┌────────

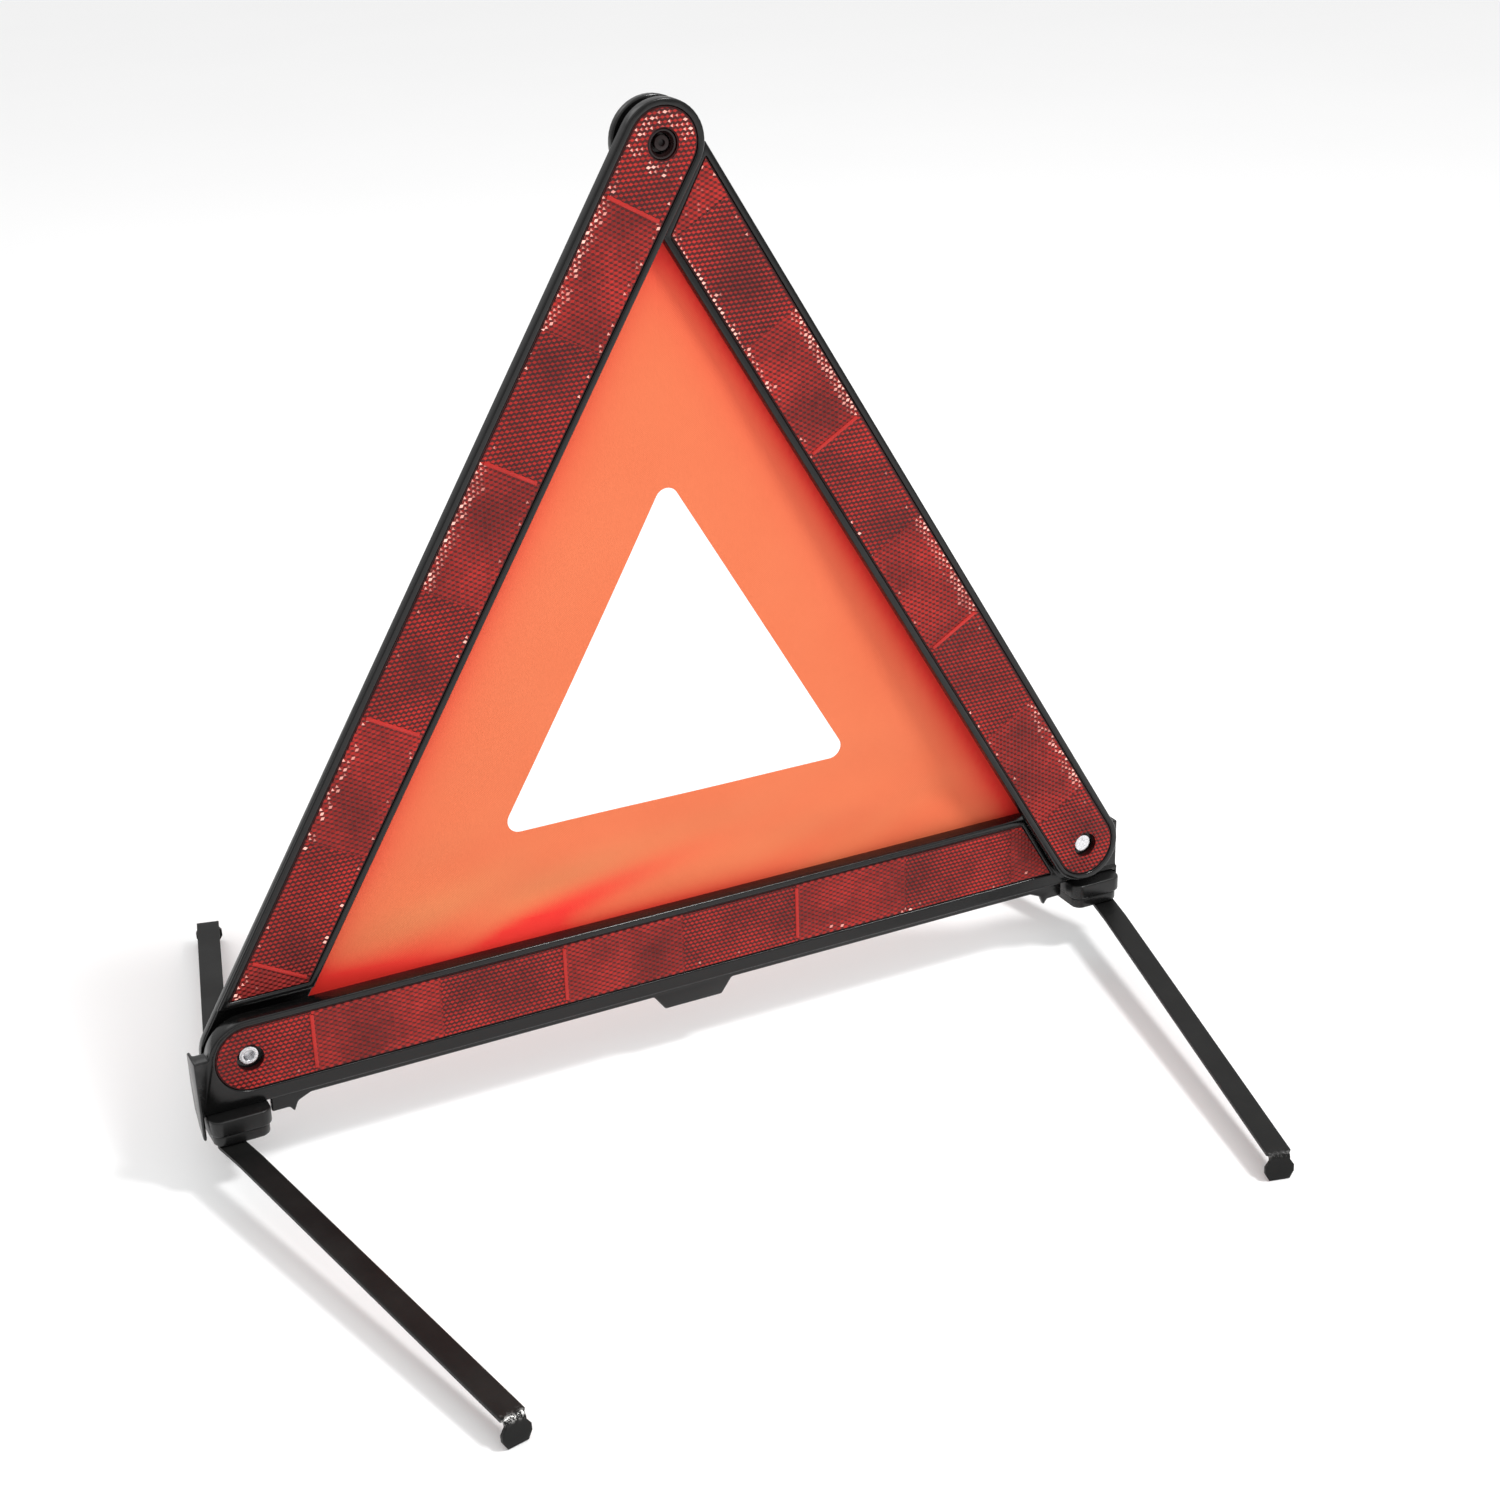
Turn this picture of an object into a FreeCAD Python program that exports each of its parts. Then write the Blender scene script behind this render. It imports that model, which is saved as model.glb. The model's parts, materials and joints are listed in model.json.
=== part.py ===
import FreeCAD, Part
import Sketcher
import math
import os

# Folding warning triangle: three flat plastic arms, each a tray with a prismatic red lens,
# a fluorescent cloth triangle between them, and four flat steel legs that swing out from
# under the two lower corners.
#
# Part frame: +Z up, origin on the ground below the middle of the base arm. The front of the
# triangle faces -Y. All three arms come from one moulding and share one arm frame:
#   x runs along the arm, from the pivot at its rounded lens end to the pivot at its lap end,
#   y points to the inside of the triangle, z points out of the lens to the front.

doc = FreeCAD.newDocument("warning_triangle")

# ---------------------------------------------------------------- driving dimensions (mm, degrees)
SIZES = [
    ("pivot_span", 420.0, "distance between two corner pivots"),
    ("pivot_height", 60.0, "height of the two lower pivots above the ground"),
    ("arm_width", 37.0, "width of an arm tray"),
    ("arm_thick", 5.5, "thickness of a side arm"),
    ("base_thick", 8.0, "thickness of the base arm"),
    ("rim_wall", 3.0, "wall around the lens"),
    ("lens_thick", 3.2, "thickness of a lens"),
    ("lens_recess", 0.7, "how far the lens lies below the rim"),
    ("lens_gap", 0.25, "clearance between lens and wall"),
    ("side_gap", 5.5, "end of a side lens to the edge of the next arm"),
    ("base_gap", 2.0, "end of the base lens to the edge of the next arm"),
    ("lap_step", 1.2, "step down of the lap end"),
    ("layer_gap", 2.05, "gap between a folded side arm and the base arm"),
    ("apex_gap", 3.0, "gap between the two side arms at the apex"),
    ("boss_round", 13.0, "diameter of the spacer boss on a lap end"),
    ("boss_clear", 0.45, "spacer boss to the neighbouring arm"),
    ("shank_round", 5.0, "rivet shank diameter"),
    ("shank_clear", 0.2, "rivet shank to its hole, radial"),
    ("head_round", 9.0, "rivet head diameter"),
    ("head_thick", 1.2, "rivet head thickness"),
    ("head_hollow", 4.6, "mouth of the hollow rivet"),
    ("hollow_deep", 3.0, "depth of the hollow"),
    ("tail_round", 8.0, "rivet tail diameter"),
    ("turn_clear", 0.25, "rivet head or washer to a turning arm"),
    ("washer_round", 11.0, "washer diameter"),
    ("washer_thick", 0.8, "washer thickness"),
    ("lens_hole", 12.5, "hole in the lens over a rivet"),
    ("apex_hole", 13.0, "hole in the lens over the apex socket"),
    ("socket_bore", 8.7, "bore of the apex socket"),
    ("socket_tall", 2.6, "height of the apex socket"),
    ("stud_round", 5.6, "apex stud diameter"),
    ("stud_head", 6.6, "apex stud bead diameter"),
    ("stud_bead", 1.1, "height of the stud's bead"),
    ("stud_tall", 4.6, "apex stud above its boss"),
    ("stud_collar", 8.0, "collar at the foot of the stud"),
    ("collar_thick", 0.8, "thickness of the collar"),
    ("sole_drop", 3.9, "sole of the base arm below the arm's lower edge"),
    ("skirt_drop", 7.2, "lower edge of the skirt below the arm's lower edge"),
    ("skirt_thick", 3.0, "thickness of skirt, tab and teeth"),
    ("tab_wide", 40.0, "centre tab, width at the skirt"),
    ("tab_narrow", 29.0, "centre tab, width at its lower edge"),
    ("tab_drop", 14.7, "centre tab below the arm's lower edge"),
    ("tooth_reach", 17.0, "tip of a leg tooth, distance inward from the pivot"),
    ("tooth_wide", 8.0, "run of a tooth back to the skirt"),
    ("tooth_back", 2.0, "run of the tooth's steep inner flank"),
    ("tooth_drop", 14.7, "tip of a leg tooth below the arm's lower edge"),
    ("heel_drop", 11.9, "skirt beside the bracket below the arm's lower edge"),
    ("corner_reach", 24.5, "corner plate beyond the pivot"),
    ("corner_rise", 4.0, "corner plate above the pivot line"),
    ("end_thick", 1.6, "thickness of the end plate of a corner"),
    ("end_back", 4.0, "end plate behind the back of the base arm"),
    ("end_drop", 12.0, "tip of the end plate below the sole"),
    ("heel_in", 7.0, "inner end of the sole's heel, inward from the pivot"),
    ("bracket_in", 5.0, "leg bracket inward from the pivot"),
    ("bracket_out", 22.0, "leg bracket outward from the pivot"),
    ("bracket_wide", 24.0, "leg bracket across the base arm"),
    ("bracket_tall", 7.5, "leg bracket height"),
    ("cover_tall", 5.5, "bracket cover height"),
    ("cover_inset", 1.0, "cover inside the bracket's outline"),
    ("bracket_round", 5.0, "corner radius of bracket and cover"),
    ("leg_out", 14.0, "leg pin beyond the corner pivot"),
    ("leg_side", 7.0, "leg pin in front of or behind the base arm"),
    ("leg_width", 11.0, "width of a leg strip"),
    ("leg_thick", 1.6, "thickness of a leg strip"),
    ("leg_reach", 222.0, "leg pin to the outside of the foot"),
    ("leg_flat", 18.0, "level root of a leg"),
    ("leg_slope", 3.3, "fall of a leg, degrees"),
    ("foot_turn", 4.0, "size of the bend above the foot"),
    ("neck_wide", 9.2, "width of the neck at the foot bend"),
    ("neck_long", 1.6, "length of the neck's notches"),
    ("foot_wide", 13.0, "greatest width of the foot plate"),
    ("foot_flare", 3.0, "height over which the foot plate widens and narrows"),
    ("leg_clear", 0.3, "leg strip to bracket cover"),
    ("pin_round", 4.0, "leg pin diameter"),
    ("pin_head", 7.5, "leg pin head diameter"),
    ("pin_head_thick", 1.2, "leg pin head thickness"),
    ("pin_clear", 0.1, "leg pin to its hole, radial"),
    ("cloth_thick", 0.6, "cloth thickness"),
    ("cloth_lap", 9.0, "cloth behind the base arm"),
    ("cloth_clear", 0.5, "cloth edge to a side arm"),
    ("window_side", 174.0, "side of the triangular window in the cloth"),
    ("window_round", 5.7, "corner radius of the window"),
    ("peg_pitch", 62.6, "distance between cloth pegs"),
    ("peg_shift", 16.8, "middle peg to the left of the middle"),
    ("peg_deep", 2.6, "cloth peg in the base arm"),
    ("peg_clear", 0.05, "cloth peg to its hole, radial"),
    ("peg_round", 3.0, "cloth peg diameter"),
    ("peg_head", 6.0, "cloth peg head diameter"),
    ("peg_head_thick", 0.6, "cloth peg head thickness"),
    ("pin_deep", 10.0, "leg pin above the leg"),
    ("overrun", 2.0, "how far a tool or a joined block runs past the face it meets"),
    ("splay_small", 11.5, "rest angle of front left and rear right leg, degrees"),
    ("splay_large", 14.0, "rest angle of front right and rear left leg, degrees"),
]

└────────

REQUIRED TASK ->
Extract the listing in its entirety, matching it exactly.

WRITTEN SOLUTION ->
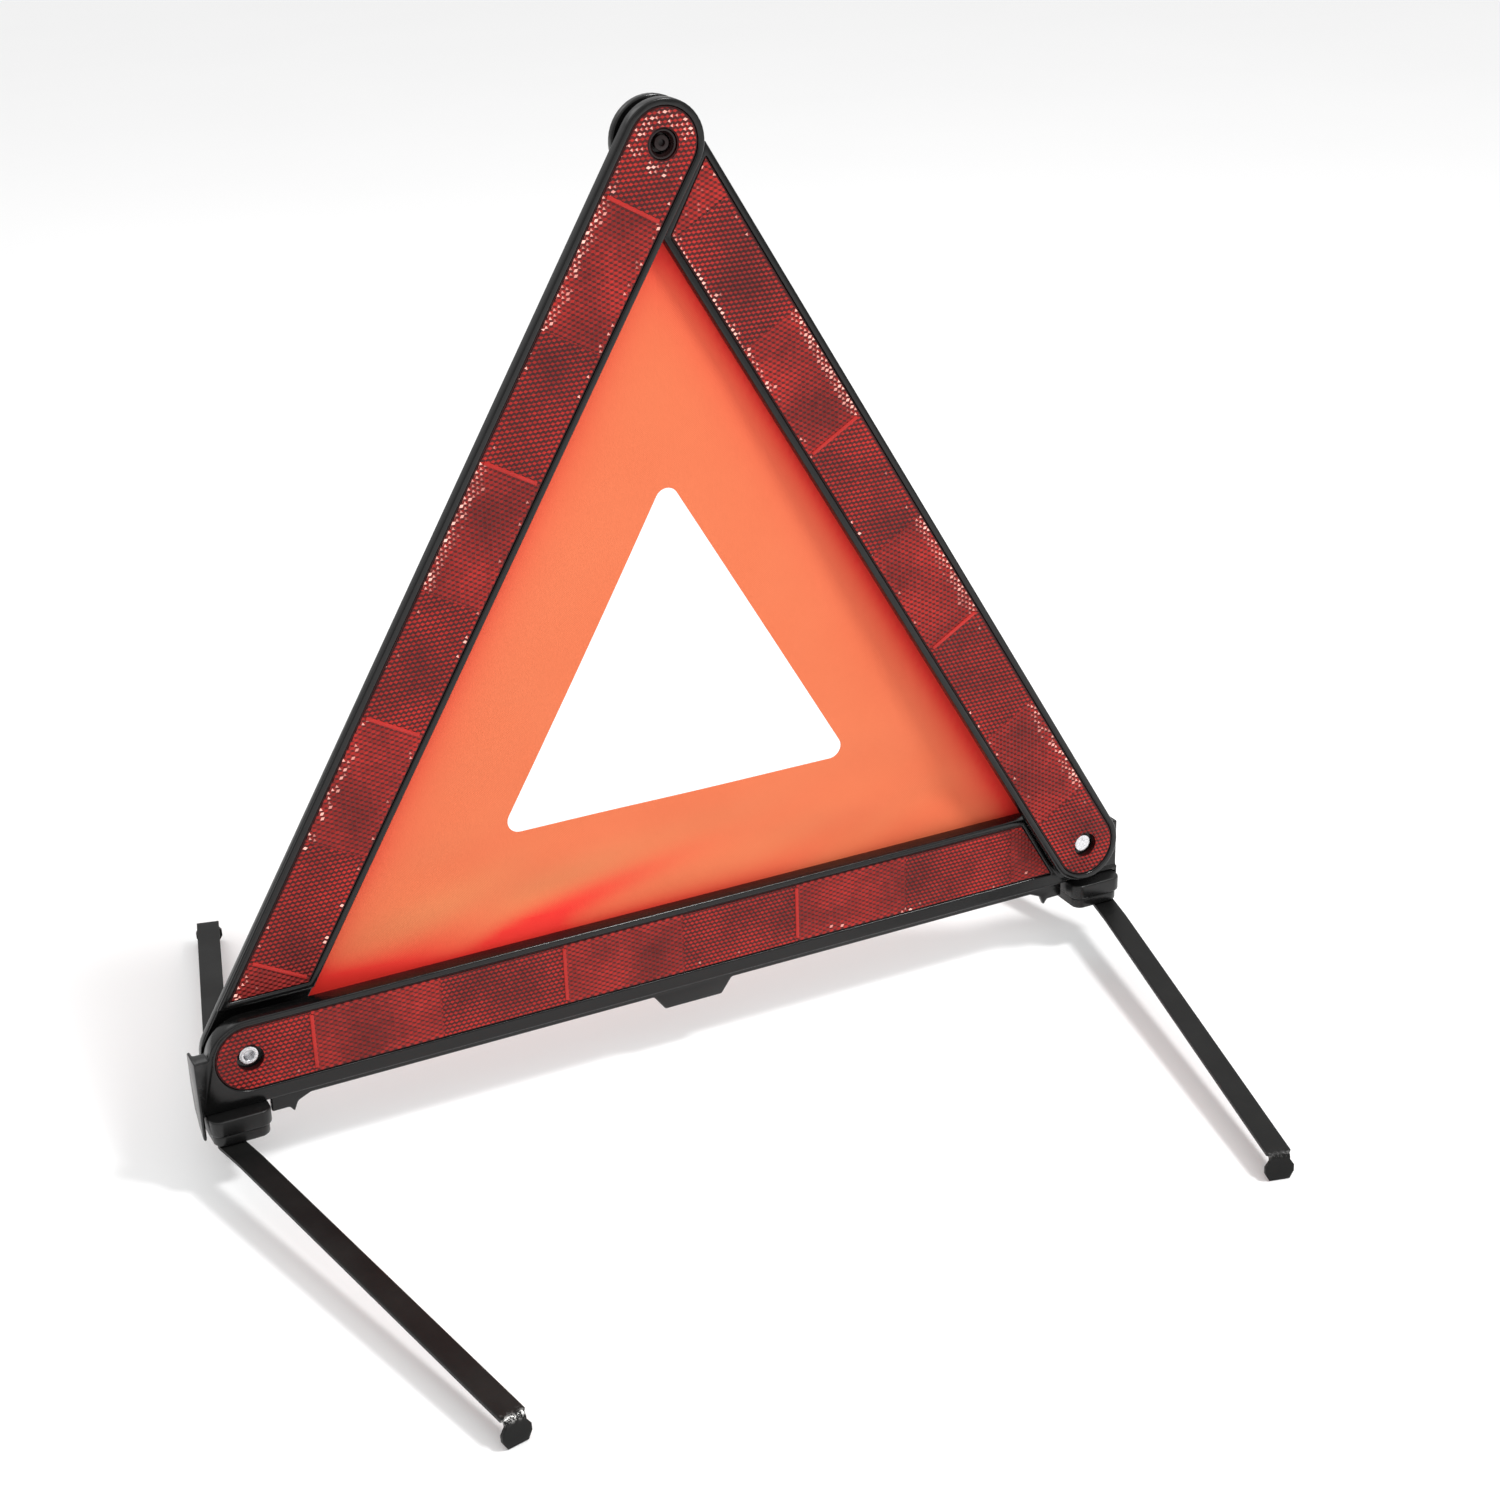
Turn this picture of an object into a FreeCAD Python program that exports each of its parts. Then write the Blender scene script behind this render. It imports that model, which is saved as model.glb. The model's parts, materials and joints are listed in model.json.
=== part.py ===
import FreeCAD, Part
import Sketcher
import math
import os

# Folding warning triangle: three flat plastic arms, each a tray with a prismatic red lens,
# a fluorescent cloth triangle between them, and four flat steel legs that swing out from
# under the two lower corners.
#
# Part frame: +Z up, origin on the ground below the middle of the base arm. The front of the
# triangle faces -Y. All three arms come from one moulding and share one arm frame:
#   x runs along the arm, from the pivot at its rounded lens end to the pivot at its lap end,
#   y points to the inside of the triangle, z points out of the lens to the front.

doc = FreeCAD.newDocument("warning_triangle")

# ---------------------------------------------------------------- driving dimensions (mm, degrees)
SIZES = [
    ("pivot_span", 420.0, "distance between two corner pivots"),
    ("pivot_height", 60.0, "height of the two lower pivots above the ground"),
    ("arm_width", 37.0, "width of an arm tray"),
    ("arm_thick", 5.5, "thickness of a side arm"),
    ("base_thick", 8.0, "thickness of the base arm"),
    ("rim_wall", 3.0, "wall around the lens"),
    ("lens_thick", 3.2, "thickness of a lens"),
    ("lens_recess", 0.7, "how far the lens lies below the rim"),
    ("lens_gap", 0.25, "clearance between lens and wall"),
    ("side_gap", 5.5, "end of a side lens to the edge of the next arm"),
    ("base_gap", 2.0, "end of the base lens to the edge of the next arm"),
    ("lap_step", 1.2, "step down of the lap end"),
    ("layer_gap", 2.05, "gap between a folded side arm and the base arm"),
    ("apex_gap", 3.0, "gap between the two side arms at the apex"),
    ("boss_round", 13.0, "diameter of the spacer boss on a lap end"),
    ("boss_clear", 0.45, "spacer boss to the neighbouring arm"),
    ("shank_round", 5.0, "rivet shank diameter"),
    ("shank_clear", 0.2, "rivet shank to its hole, radial"),
    ("head_round", 9.0, "rivet head diameter"),
    ("head_thick", 1.2, "rivet head thickness"),
    ("head_hollow", 4.6, "mouth of the hollow rivet"),
    ("hollow_deep", 3.0, "depth of the hollow"),
    ("tail_round", 8.0, "rivet tail diameter"),
    ("turn_clear", 0.25, "rivet head or washer to a turning arm"),
    ("washer_round", 11.0, "washer diameter"),
    ("washer_thick", 0.8, "washer thickness"),
    ("lens_hole", 12.5, "hole in the lens over a rivet"),
    ("apex_hole", 13.0, "hole in the lens over the apex socket"),
    ("socket_bore", 8.7, "bore of the apex socket"),
    ("socket_tall", 2.6, "height of the apex socket"),
    ("stud_round", 5.6, "apex stud diameter"),
    ("stud_head", 6.6, "apex stud bead diameter"),
    ("stud_bead", 1.1, "height of the stud's bead"),
    ("stud_tall", 4.6, "apex stud above its boss"),
    ("stud_collar", 8.0, "collar at the foot of the stud"),
    ("collar_thick", 0.8, "thickness of the collar"),
    ("sole_drop", 3.9, "sole of the base arm below the arm's lower edge"),
    ("skirt_drop", 7.2, "lower edge of the skirt below the arm's lower edge"),
    ("skirt_thick", 3.0, "thickness of skirt, tab and teeth"),
    ("tab_wide", 40.0, "centre tab, width at the skirt"),
    ("tab_narrow", 29.0, "centre tab, width at its lower edge"),
    ("tab_drop", 14.7, "centre tab below the arm's lower edge"),
    ("tooth_reach", 17.0, "tip of a leg tooth, distance inward from the pivot"),
    ("tooth_wide", 8.0, "run of a tooth back to the skirt"),
    ("tooth_back", 2.0, "run of the tooth's steep inner flank"),
    ("tooth_drop", 14.7, "tip of a leg tooth below the arm's lower edge"),
    ("heel_drop", 11.9, "skirt beside the bracket below the arm's lower edge"),
    ("corner_reach", 24.5, "corner plate beyond the pivot"),
    ("corner_rise", 4.0, "corner plate above the pivot line"),
    ("end_thick", 1.6, "thickness of the end plate of a corner"),
    ("end_back", 4.0, "end plate behind the back of the base arm"),
    ("end_drop", 12.0, "tip of the end plate below the sole"),
    ("heel_in", 7.0, "inner end of the sole's heel, inward from the pivot"),
    ("bracket_in", 5.0, "leg bracket inward from the pivot"),
    ("bracket_out", 22.0, "leg bracket outward from the pivot"),
    ("bracket_wide", 24.0, "leg bracket across the base arm"),
    ("bracket_tall", 7.5, "leg bracket height"),
    ("cover_tall", 5.5, "bracket cover height"),
    ("cover_inset", 1.0, "cover inside the bracket's outline"),
    ("bracket_round", 5.0, "corner radius of bracket and cover"),
    ("leg_out", 14.0, "leg pin beyond the corner pivot"),
    ("leg_side", 7.0, "leg pin in front of or behind the base arm"),
    ("leg_width", 11.0, "width of a leg strip"),
    ("leg_thick", 1.6, "thickness of a leg strip"),
    ("leg_reach", 222.0, "leg pin to the outside of the foot"),
    ("leg_flat", 18.0, "level root of a leg"),
    ("leg_slope", 3.3, "fall of a leg, degrees"),
    ("foot_turn", 4.0, "size of the bend above the foot"),
    ("neck_wide", 9.2, "width of the neck at the foot bend"),
    ("neck_long", 1.6, "length of the neck's notches"),
    ("foot_wide", 13.0, "greatest width of the foot plate"),
    ("foot_flare", 3.0, "height over which the foot plate widens and narrows"),
    ("leg_clear", 0.3, "leg strip to bracket cover"),
    ("pin_round", 4.0, "leg pin diameter"),
    ("pin_head", 7.5, "leg pin head diameter"),
    ("pin_head_thick", 1.2, "leg pin head thickness"),
    ("pin_clear", 0.1, "leg pin to its hole, radial"),
    ("cloth_thick", 0.6, "cloth thickness"),
    ("cloth_lap", 9.0, "cloth behind the base arm"),
    ("cloth_clear", 0.5, "cloth edge to a side arm"),
    ("window_side", 174.0, "side of the triangular window in the cloth"),
    ("window_round", 5.7, "corner radius of the window"),
    ("peg_pitch", 62.6, "distance between cloth pegs"),
    ("peg_shift", 16.8, "middle peg to the left of the middle"),
    ("peg_deep", 2.6, "cloth peg in the base arm"),
    ("peg_clear", 0.05, "cloth peg to its hole, radial"),
    ("peg_round", 3.0, "cloth peg diameter"),
    ("peg_head", 6.0, "cloth peg head diameter"),
    ("peg_head_thick", 0.6, "cloth peg head thickness"),
    ("pin_deep", 10.0, "leg pin above the leg"),
    ("overrun", 2.0, "how far a tool or a joined block runs past the face it meets"),
    ("splay_small", 11.5, "rest angle of front left and rear right leg, degrees"),
    ("splay_large", 14.0, "rest angle of front right and rear left leg, degrees"),
]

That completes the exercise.